Building a good data foundation requires mastery of data quality management process for three types of system data: organizational data, master data and transactional data. In short, this involves establishing a set of standard processes and tools to govern your data’s lifecycle (creation to decommission). How do we do this?

Data Quality Management

Organizational Data Quality

First, there is organizational data. This is the easiest type of data to manage as it is the most static. Organizational data represents the entities that make up your organizational structure. These can be concrete entities such as physical plants, office buildings or production lines. These can also be conceptual entities such as divisions, customer segments or departments. Because of its foundational nature, organizational data is naturally updated when there are changes in the organizational structure. These are rarely forgotten as they enable operations and reporting according to the new structure. Everything else “hangs” on these data objects.

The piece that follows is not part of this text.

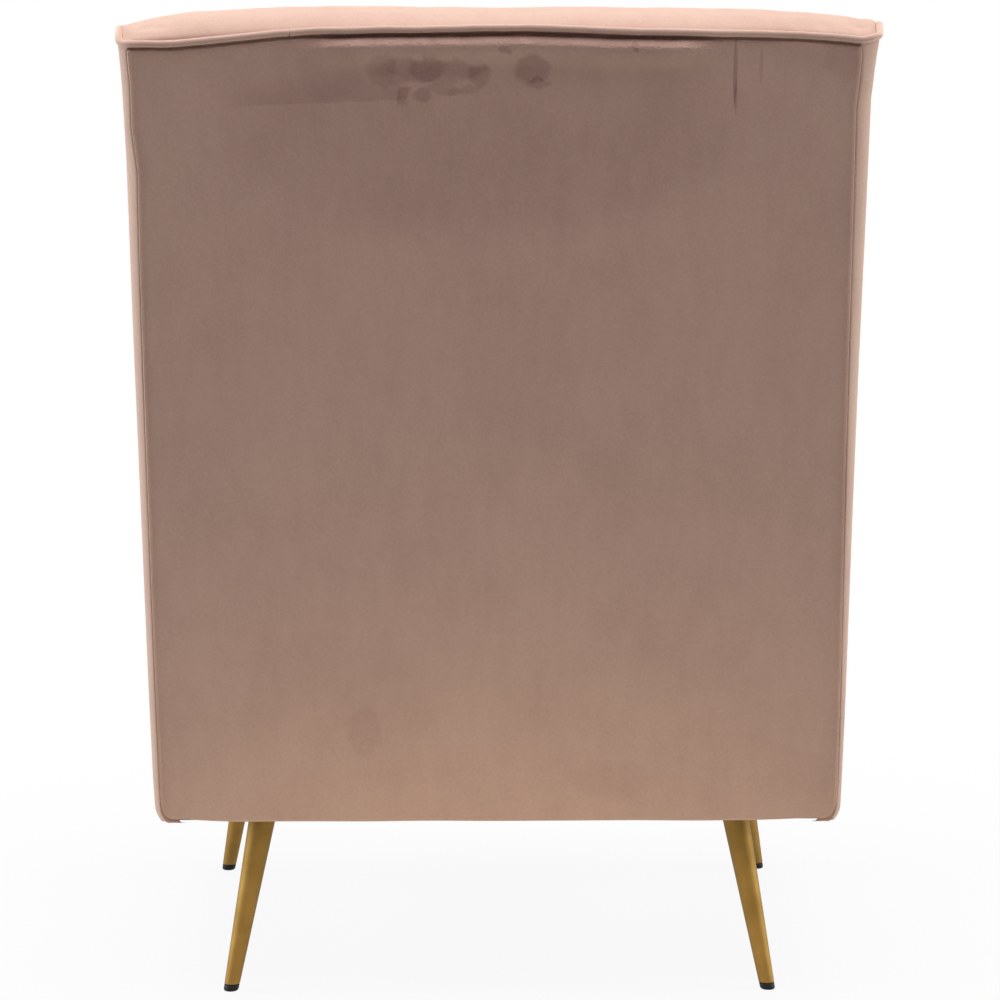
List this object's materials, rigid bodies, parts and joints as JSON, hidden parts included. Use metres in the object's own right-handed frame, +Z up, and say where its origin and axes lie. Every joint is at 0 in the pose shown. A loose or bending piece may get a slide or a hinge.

Nevertheless, ensuring data quality requires good governance. You should create processes and tools for requesters within the organization to submit their creation/modification requests. These tools should capture all the data required to action these objects within your systems (e.g., web forms). Furthermore, you should have mechanisms in place to verify the validity of organizational data on a consistent basis (e.g., automated yearly questionnaires to data owners). Even better if you have automated triggers to decommission old data when required (e.g., office closure events).

Master Data Quality

Second, there is master data. This is where things become more complex. This type of data changes continuously. Master data represents the objects needed to carry out business activities, or transactions. For example, in order to execute a purchasing transaction, you need at minimum a supplier, a product and a price. As these objects do not define the organization’s structure, nor can they represent a transaction on their own, they are categorized as master data. Furthermore, sources for master data can be internal to the organization (e.g., a bill of materials for a finished good as determined by the marketing department) or external (e.g., a supplier’s address, pricing, payment and banking information). This makes managing the quality of this type of data difficult.

Internal Master Data

For internal master data, assigning data ownership to the teams responsible for creating that data will help. For example, plant maintenance teams should be responsible for a manufacturing plant’s location address data (where everything is located in the plant). If teams are empowered, staffed and accountable for data maintenance, they will maintain address data as it changes. Why? When the digital world reflects the physical world, doing a god job is much easier. However, your teams need help transitioning to this model. Consider using a Data Centre of Excellence (CoE) to help them ramp up in competency. You can also turn to automation once your data quality processes are mature.

External Master Data

For external data, you also need data owners. However, as the “real data owners” are outside your organization, this is not sufficient. The ideal setup involves getting a data feed directly from the source that automatically updates your data (e.g. commodity pricing from the reference index). For distributed master data, you might be able to find solution providers that specialize in aggregating, enriching and publishing the type of data you’re looking for. They might even be using their own internal AI/ML technology that runs on a high-quality data foundation to provide this service. However, when this type of feed doesn’t exist, you can fall back on supplementing your process with user knowledge, judgements and/or the use of surveys. Bonus points if you partner with a solution provider to develop the feed you need!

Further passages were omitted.